Steady, long-term performance

Passively managed funds that track the market have historically performed well in comparison with actively managed funds. Although some fund managers may outperform their benchmarks over a specified term, it can be challenging to sustain a market-beating strategy over the long haul. A mutual fund’s higher fees can also erode returns over time.

What are the differences between index funds and ETFs?

Trading frequency

While ETFs can be traded on the open market, with prices fluctuating throughout the day, index funds set their prices only once a day at market close. This means the price you pay for shares of an ETF may be more closely aligned with the market it mirrors than those of an index fund. It can give investors more control over the price they pay for an asset.


ETFs and index funds both have relatively low fees. Both charge a management expense ratio, an annual fee that covers the cost of operating the fund. Generally, these fees, which are charged as a percent of your holdings in the fund, are typically low compared to mutual funds.

Although the fees on ETFs can be lower than the fees on index funds, some discount brokerages may charge a fee each time you buy and sell an ETF. That may be worth noting as trading commissions can eat into your returns and drive up your costs – especially when making smaller investments. Index funds, by comparison, don’t charge a trading commission, although they may have minimum investment requirements.



ETFs and index funds can both be tax efficient – in part because there’s generally low turnover in these funds – but ETFs may have a slight edge because of the way they are structured. When you sell an ETF, the transaction happens on the open market and the purchase is usually made directly by another investor.
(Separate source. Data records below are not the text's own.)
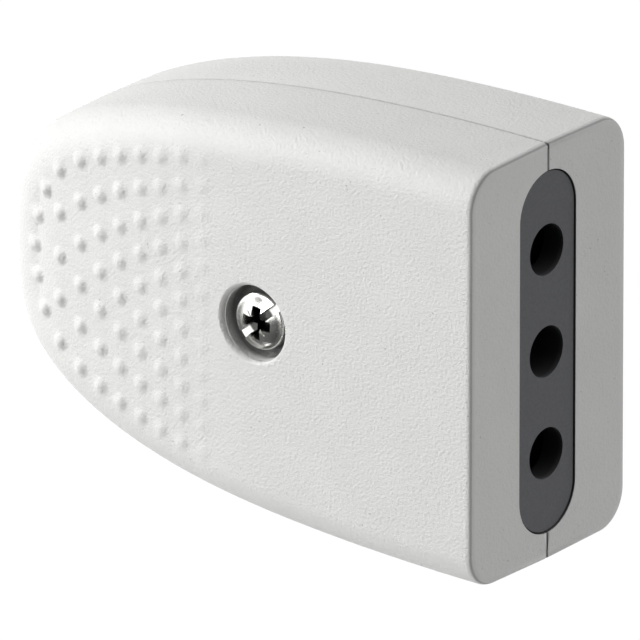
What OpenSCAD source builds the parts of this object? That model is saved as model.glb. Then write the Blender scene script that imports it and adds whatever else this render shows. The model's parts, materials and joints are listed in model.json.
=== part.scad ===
// Rewirable three-pole flying socket: two half shells, an inset socket face with a spring shutter,
// three sleeve contacts with screw terminals, and a cord grip. It lies on its rear shell.

/* [Body] */
// Length from the mouth face to the tip of the tail
body_len = 54.8; // [50:0.2:68]
// Width across the mouth
body_w = 38.9; // [36:0.1:48]
// Depth of the front shell, from the seam to its flat face
front_depth = 10.8; // [10.4:0.1:14]
// Depth of the rear shell, from the seam to its flat face
rear_depth = 10.9; // [10.4:0.1:14]
// Wall thickness of both shells
wall = 1.8; // [1.4:0.1:2.2]
// Radius of the long edges at the mouth
edge_r = 3.2; // [2.6:0.1:4.2]
// How much that radius grows towards the tail
edge_gain = 1.2; // [0:0.1:2]
// Share of each shell's depth that the flat face falls by at the tip
tail_fall = 0.25; // [0:0.01:0.35]
// Small radius round the mouth face
mouth_r = 0.5; // [0.3:0.1:0.8]
// Edge break where the shells meet
seam_break = 0.15; // [0.05:0.05:0.3]

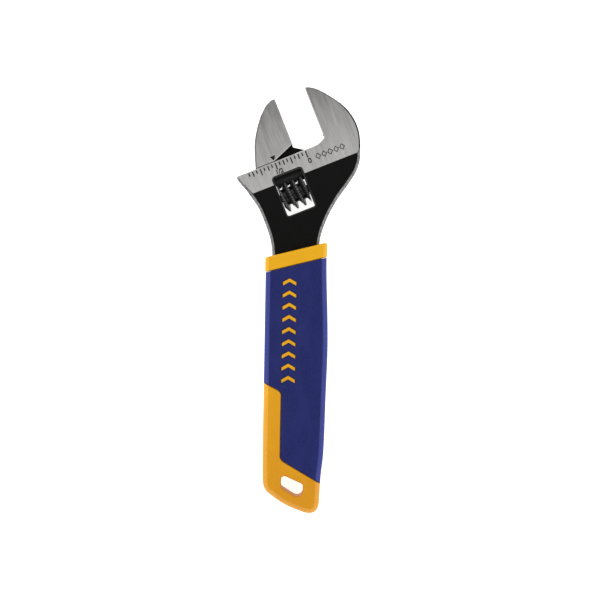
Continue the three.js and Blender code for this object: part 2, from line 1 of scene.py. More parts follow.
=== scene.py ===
# A 6 inch adjustable wrench with a two-colour moulded grip: the looks round the CAD parts.
#
# Every plan shape is drawn in millimetres in one of two frames, with z = 0 halfway through:
#   handle frame  x across the handle, y along it, origin at the middle of the hanging slot
#   head frame    x along the slide, y up the jaw faces, origin where the fixed jaw's face
#                 meets the slide
# Flat-faced pieces are "plates": a plan outline whose height falls off with the distance from
# its edge, mirrored about z = 0.

import json
import math

import bmesh
import bpy
import numpy as np
from mathutils import Matrix, Vector
from mathutils.geometry import delaunay_2d_cdt


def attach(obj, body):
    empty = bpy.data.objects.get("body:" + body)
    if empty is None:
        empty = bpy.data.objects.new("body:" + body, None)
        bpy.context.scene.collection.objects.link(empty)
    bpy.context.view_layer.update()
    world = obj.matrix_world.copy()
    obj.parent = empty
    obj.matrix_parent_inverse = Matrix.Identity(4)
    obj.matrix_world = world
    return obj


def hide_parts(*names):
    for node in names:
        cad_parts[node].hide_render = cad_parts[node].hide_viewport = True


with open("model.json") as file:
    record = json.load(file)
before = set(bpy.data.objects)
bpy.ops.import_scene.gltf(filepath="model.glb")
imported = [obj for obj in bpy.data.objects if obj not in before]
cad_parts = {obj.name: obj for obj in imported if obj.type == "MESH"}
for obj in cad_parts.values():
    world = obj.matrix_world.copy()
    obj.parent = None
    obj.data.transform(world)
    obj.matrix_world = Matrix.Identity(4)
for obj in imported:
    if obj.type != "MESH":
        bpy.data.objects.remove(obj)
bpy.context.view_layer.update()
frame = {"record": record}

MM = 0.001

# ---------------------------------------------------------------- sizes, in millimetres

FACE_MOUNT_HEIGHT = 12  # the fixed jaw's mount above the slide
HEAD_IN_HANDLE = (11.1, 135.1)  # head frame's origin in the handle frame
HEAD_HALF = 5.4  # half thickness of the ground jaws
DARK_HALF = 5.15  # and of the black forging just below them
GROUND_DEPTH = 8.5  # ground band below the slide
GROUND_STEP = 0.05  # run of the step from the ground to the black surface
JAW_HEIGHT = 22.8
REST_OPENING = 12.7
TOE_HEIGHT = 3.9  # where the movable jaw's face starts

RACK_RADIUS = 4
RACK_DEPTH = 6.45
RACK_LEFT, RACK_RIGHT = -34.5, -6.2
WEB_HALF = 2.2
SLIDE_CLEARANCE = 0.15

WORM_DEPTH = 14.3
WORM_PITCH = 3.25
WORM_RADIUS = 5.9
WORM_ROOT = 3.4
WORM_CREST_X = -21.3
WORM_LEFT, WORM_RIGHT = -24.45, -13.65
STEEP_FLANK, FREE_FLANK = math.radians(8), math.radians(27)
KNURLS = 34  # notches round the thread's crest
KNURL_SIZE, KNURL_OUT, KNURL_LENGTH = 0.34, 0.06, 37.3
SPRING_POCKET, SPRING_POCKET_RADIUS = 3.3, 2.75
SPRING_RADIUS, SPRING_WIRE, SPRING_TURNS = 2.25, 0.25, 3.5
PIN_RADIUS = 1.6
PIN_HEAD_RADIUS = 2.4
PIN_HEAD_LENGTH = 3.6
PIN_LEFT, PIN_RIGHT = -33.7, -9.15
PIN_CLEARANCE = 0.12
WINDOW = (-24.65, -13.15, -21.8, -6.0)  # left, right, bottom, top

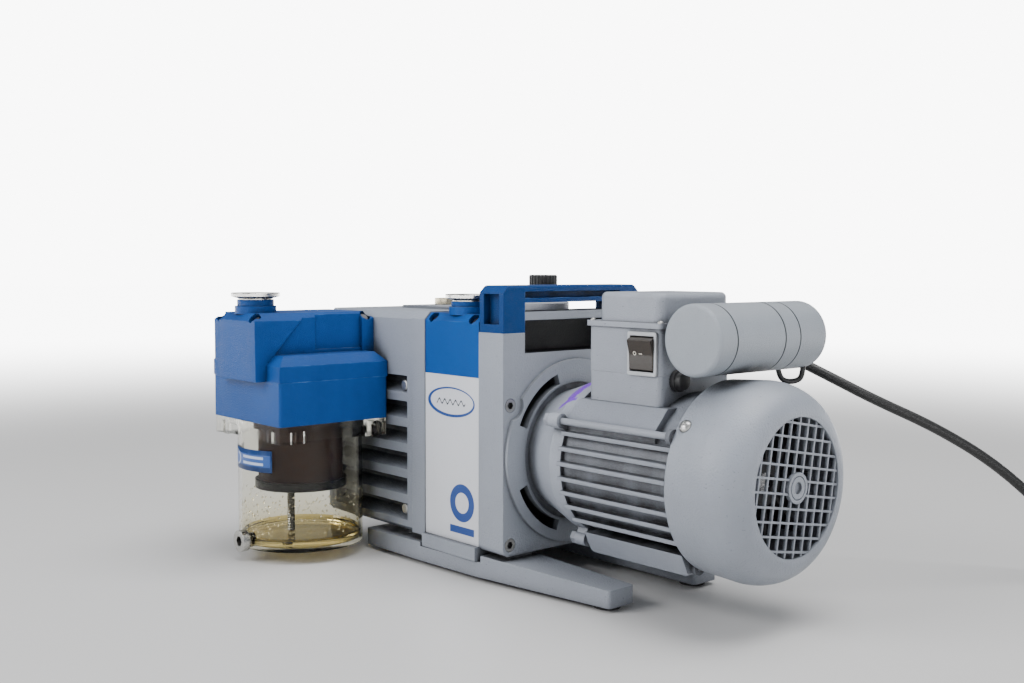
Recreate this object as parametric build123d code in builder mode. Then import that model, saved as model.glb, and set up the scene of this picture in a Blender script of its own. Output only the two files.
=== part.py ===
from build123d import *
import math
import os

os.makedirs("parts", exist_ok=True)

# Two-stage rotary vane vacuum pump with a clear oil-mist filter and a mains cord.
# Millimetres, +Z up, standing on Z = 0, shaft along X with the motor towards +X.
# Section values named ..._x run along the shaft from the bell housing's motor face,
# ..._y run sideways from the shaft, and heights are measured from the floor.

# ---------- driving dimensions ----------

# whole pump
axis_height = 100.0
body_width = 150.0
foot_reach = 80.0
body_bottom = 24.0
body_top = 209.0
edge_bevel = 6.0
seat_gap = 0.02
run_gap = 0.05
free_gap = 0.3

# bell housing
bell_depth = 29.0
bell_wall = 8.0
bell_top = 212.0
shoulder_height = 196.0
shoulder_inset = 22.0
window_low = 180.0
window_high = 205.5
ring_radius = 73.5
ring_inner = 55.0
ring_proud = 3.0
ring_clearance = 11.0
slot_inner = 57.2
slot_outer = 65.5
slot_middle = 47.0
slot_span = 49.0
slot_depth = 20.0
coupling_bore = 35.0
spigot_radius = 40.0
spigot_length = 4.0
corner_screw_y = 67.7
corner_screw_high = 140.6
corner_screw_low = 32.6
socket_screw_head = 5.0
socket_screw_shank = 3.0
socket_screw_depth = 6.0
socket_hex = 2.5

# handle
handle_depth = 28.0
handle_top = 232.3
grip_height = 13.3
handle_corner = 5.5
handle_groove = 6.5

# pump module
module_length = 68.4
panel_thickness = 2.0
panel_low = 27.0
head_low = 160.0
head_width = 39.0
module_wall = 7.0
lip_low = 16.0
lip_proud = 4.0
lip_thickness = 11.0

# vacuum ports, DN 25 small flange
flange_radius = 20.0
flange_rim = 3.0
flange_cone = 1.8
port_bore = 12.0
port_neck = 15.1
port_collar = 17.0
collar_height = 6.5
port_top = 224.5
shank_radius = 14.0
shank_depth = 22.0
inlet_x = -63.3
inlet_edge = 19.4
screen_thickness = 1.0
screen_hole = 1.1
screen_pitch = 3.2

# gas ballast
ballast_x = -60.0
ballast_y = 22.0
ballast_disc_radius = 22.0
ballast_disc_height = 8.0
ballast_stud_radius = 5.0
knob_radius = 12.0
knob_low = 218.0
knob_top = 240.0
knob_stud_depth = 14.0
knob_flutes = 24
flute_radius = 0.9

# oil case
case_length = 147.0
case_frame = 25.4
frame_band = 17.4
frame_proud = 0.8
case_wall = 8.0
case_side = 19.0
case_raise = 2.5
case_raise_inset = 20.0
louvre_count = 6
louvre_top = 155.0
louvre_pitch = 21.7
louvre_height = 14.2
louvre_depth = 13.0
louvre_slope = 7.0
louvre_margin = 14.0
case_screw_radius = 4.6
case_screw_high = 147.0
case_screw_low = 41.7
plug_radius = 11.0
plug_thread = 8.0
plug_hex = 4.0
filler_x = -190.0
filler_y = 20.0
drain_y = 30.0
drain_height = 42.0
sight_radius = 17.0
sight_x = -180.0
sight_height = 92.0
sight_proud = 3.5

# foot rails
rail_left = 177.0
rail_right = 98.4
rail_bottom = 3.5
rail_inner = 36.0
rail_end_outer = 60.0
rail_mid_outer = 77.0
rail_height_left = 17.5
rail_height_mid = 20.0
rail_height_right = 16.5
foot_radius = 10.0
foot_inset = 14.0

# pumping stages
rotor_radius = 30.0
bore_radius = 36.0
rotor_gap = 0.15
hv_length = 44.0
plate_thickness = 12.0
lv_length = 22.0
pump_shaft_radius = 12.0
vane_thickness = 4.0
vane_root = 13.5
vane_slot_gap = 0.1
seal_radius = 20.0
seal_thickness = 6.0
end_gap = 0.1
valve_width = 16.0
valve_thickness = 3.0

# jaw coupling
hub_radius = 26.0
hub_disc = 7.0
hub_offset = 2.0
jaw_length = 8.0
jaw_inner = 13.0
jaw_angle = 44.0
spider_leg = 10.0
spider_ring = 12.0

# motor
shield_length = 47.0
shield_front_radius = 49.0
shield_radius = 60.0
shield_wall = 6.0
bearing_x = 9.0
bearing_length = 11.0
bearing_radius = 17.5
motor_shaft_radius = 7.5
frame_length = 104.0
frame_inner = 54.0
frame_radius = 57.0
fin_reach = 64.0
fin_pitch = 11.0
fin_thickness = 3.0
fin_first = -42.0
fin_count = 7
saddle_half = 40.0
saddle_top = 48.5
saddle_skirt = 53.0
saddle_low = 34.4
saddle_back = 18.0
pad_half = 37.0
pad_low = -66.0
pad_high = -50.0
rear_shield_length = 14.0
rear_lip = 62.0
rod_circle = 67.0
rod_angle = 29.5
rod_low_angle = 64.0
rod_radius = 2.5
rod_nut = 4.6
rod_nut_length = 5.0
lug_radius = 5.5
lug_length = 10.0
core_setback = 11.0
core_back = 24.0
core_bore = 30.4
rotor_core_radius = 30.0
winding_inner = 35.0
winding_outer = 50.0
winding_reach = 14.0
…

As a result, any capital gains tax is typically applicable only to the investor selling the ETF.


Fractional shares

Fractional shares allow you to buy a portion of a share instead of paying for the whole thing. Some brokerages now allow you to make fractional purchases, including ETFs, which makes it easier to make smaller purchases; just be aware of any trading costs you may incur. You can invest whatever amount you like with an index fund, although many index funds have minimum investment requirements.


Minimum investment threshold

ETFs are generally seen as having a lower entry price than index funds since the minimum investment is typically the cost of a single unit. Still, if you only have a small amount of money to invest, trading fees may noticeably increase your costs.

Index funds often have a minimum investment requirement. For example, if you’re making your first investment in an index fund, it can be common for it to have an initial minimum investment. Some funds may also require you to make a minimum subsequent investment 

Pros and Cons : ETFs & index funds



  • ETFs may be for people just starting out who might not have the resources to build a diversified portfolio.
  • While some of the more popular ETFs follow the major indexes like the NASDAQ 100, there are many products available that can help you gain exposure to just about any sector, market or investment style that suits your investment goals.
  • ETFs can be cost-effective. Passive ETFs are known to charge extremely low Management Expense Ratio (MERs) and may be lower cost than similar index funds.
  • Because ETFs are bought and sold on public markets, sophisticated investors have flexibility when making trades, such as making purchases on margin.
  • ETFs seek to be priced at fair value and allow for intraday trading.


  • ETF trading costs may include commissions and other trading fees, which could potentially reduce the net return to an investor.
  • Depending on your brokerage, you may or may not have the ability to purchase fractional shares, a common feature among index funds. The ability to purchase fractional shares can enable investors to set-up automatic deposits based on a dollar amount, making it easier to invest regularly over the long term.

Index funds:


  • Index funds are another low-cost way for investors to manage risk and build a diversified portfolio.
  • Similar to ETFs, these passive investments include lower MERs than those overseen by active managers.
  • Because they track major indexes, they offer an easy way to add broad market or sector diversification to your portfolio quickly.


  • Index funds seek to track their respective benchmark, and not outperform the market. For investors seeking to outperform the market, index funds may not be the right product.
  • Without a manager actively overseeing the fund, investors have few options for limiting losses during periods of volatility.
  • As with passive ETFs, diversification may limit the upside of these funds.

FAQs related to ETFs & index fund comparison

What are the disadvantages of owning an ETF over an index fund?

ETFs may have lower expense ratios than index funds, but some brokerages may charge you a transaction fee when you make a purchase or sale. These fees may limit your potential returns over time.

Why choose an index fund over ETF?

The ease in which investors can automate their regular contributions to an index fund may make this product an appealing option for some. In addition to helping instill the discipline required to grow a healthy portfolio, automatic contributions allow investors to maximize the benefits of other investing strategies, such as dollar cost averaging.

What are the cons of investing in index funds?

Because index funds passively mirror a particular index, they may not be as flexible as those overseen by active managers. This may not be an issue when markets are going up, but when they take a dip, you can expect to see a drop in the value of your investment.

Do you pay taxes on ETFs if you don’t sell?

ETFs have a unique structure that may come in handy for investors at tax time. Unlike index funds, in which a fund manager may have to liquidate part of the portfolio to fund redemptions, a redemption from an ETF might not result in an outright trade. This means that there may be fewer instances of receiving a capital gains distribution at year-end. However, to the extent capital gains distributions are made, they will be immediately taxable.

Are ETFs safer than index funds?

Both vehicles come with a certain amount of risk. The level of risk depends on the index that the investment is seeking to track and how any fees associated with them are structured.


The bottom line

ETFs and index funds are two ways for new and seasoned investors to gain broad, long-term market exposure. They may not offer the tempting appeal of trying to beat the markets, but they can provide a way to build a diversified portfolio that can help you manage the effects of market volatility without spending all your time and energy on research. Although the two types of funds can carry different fee structures and tax implications, both can be a simple and cost-effective way to build for your future. As always be sure to do your research before finding the right fund.